Write the data out as a CSV.

When used from the command line the function will check that it's been given an SQL file, or a folder, and warn if neither is true. If the input is a folder it'll cycle through every non-schema SQL file within that folder.

Use example for a single file:

python3 sql_dump_to_csv.py ./lsersa_booking.users.00001.sql

And for a folder:

python3 sql_dump_to_csv.py ./pscale_dump_lsersa_booking_main/

The output does need checking — particularly if there are any text fields in the database that may actually contain commas (like an address). In that instance there'll be an extra column in the CSV (with doesn't have a header) — I simply opened the CSV in a spreadsheet and eye-balled it. The only table this affected was my users table (which had some commas in address fields), and it was visually extremely obvious where columns had gotten out of sync.

Full code:

# sql_dump_to_csv.py
import re
import csv

def remove_bounding_quotes(str):
    return re.sub('^["\'`]|["\'`]$', "", str)

def convert_to_csv(filepath):
    # open the file at the path
    sql_file = open(filepath, 'r')
    # read it in
    lines = sql_file.readlines()
    # create an empty list
    csv_lines = []
    # read lines in - we only want content between brackets on each line
    for line in lines:
        # get rid of final closing bracket and any other detritus
        temp = re.split("\)( VALUES)?,?;?$", line)[0]
        # find the first opening bracket
        bracket_pos = temp.find("(")
        # commit
        csv_lines.append(temp[bracket_pos + 1 :])
    # break down into elements
    csv_lines = list(map(lambda line: line.split(","), csv_lines))
    # remove opening and closer quotes - single, double and `
    csv_lines = list(map(lambda line: list(map(lambda cell: remove_bounding_quotes(cell), line)), csv_lines))
    # in the first row, we need to make sure we get rid of expiresAt for expires_at
    csv_lines[0] = list(map(lambda cell: 'expires_at' if cell == 'expiresAt' else cell, csv_lines[0]))
    # save to same path but finishing .csv
    csv_file = open(re.sub('.sql$', '.csv', filepath), 'w')
    csv_writer = csv.writer(csv_file)
    csv_writer.writerows(csv_lines)
    csv_file.close()
    sql_file.close()

def is_sql_dump_file(filepath):
    # we want sql files that don't have schema (naming convention is digits or 'schema')
    if re.search('.sql$', filepath):
        if re.search('schema.sql$', filepath):
            return False
        else:
            return True
    else:
        return False

def final_message():
    print("Complete. Please check output for escaped special characters")

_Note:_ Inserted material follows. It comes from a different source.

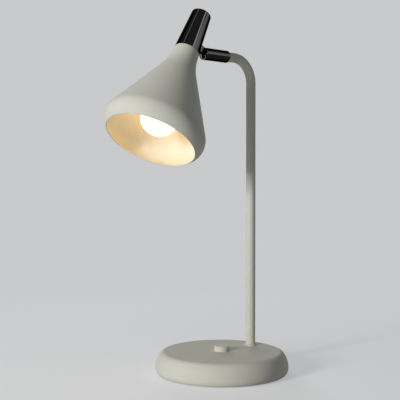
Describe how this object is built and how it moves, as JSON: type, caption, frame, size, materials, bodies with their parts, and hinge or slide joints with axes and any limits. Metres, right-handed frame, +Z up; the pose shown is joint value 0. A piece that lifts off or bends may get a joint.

if __name__ == "__main__":
    import sys
    import os

    filepath = sys.argv[1]
    sql_filepath = re.search('.sql$', filepath)
    dir_filepath = os.path.isdir(filepath)

    if sql_filepath:
        convert_to_csv(filepath)
        final_message()
    elif dir_filepath:
        # need to try finding sql files that aren't schemas
        all_files = [f for f in os.listdir(filepath) if os.path.isfile(os.path.join(filepath, f))]
        sql_files = list(filter(lambda f: is_sql_dump_file(f), all_files))
        # run a conversion for each
        for sql_file in sql_files:
            convert_to_csv(os.path.join(filepath, sql_file))
        final_message()
    else:
        # not an sql file and not a directory, stop
        print("Not an sql file")

Once I'd generated my CSVs for each table, actually importing the data into Supabase was very easy. I'd been unsure whether Supabase would cope with PlanetScale's boolean treatment (storing as a 1/0 integer), or if date formats would be an issue, but both were accepted just fine. The only thing I had to be aware of was which tables had foreign key constraints, and therefore out the order in which I should import the tables.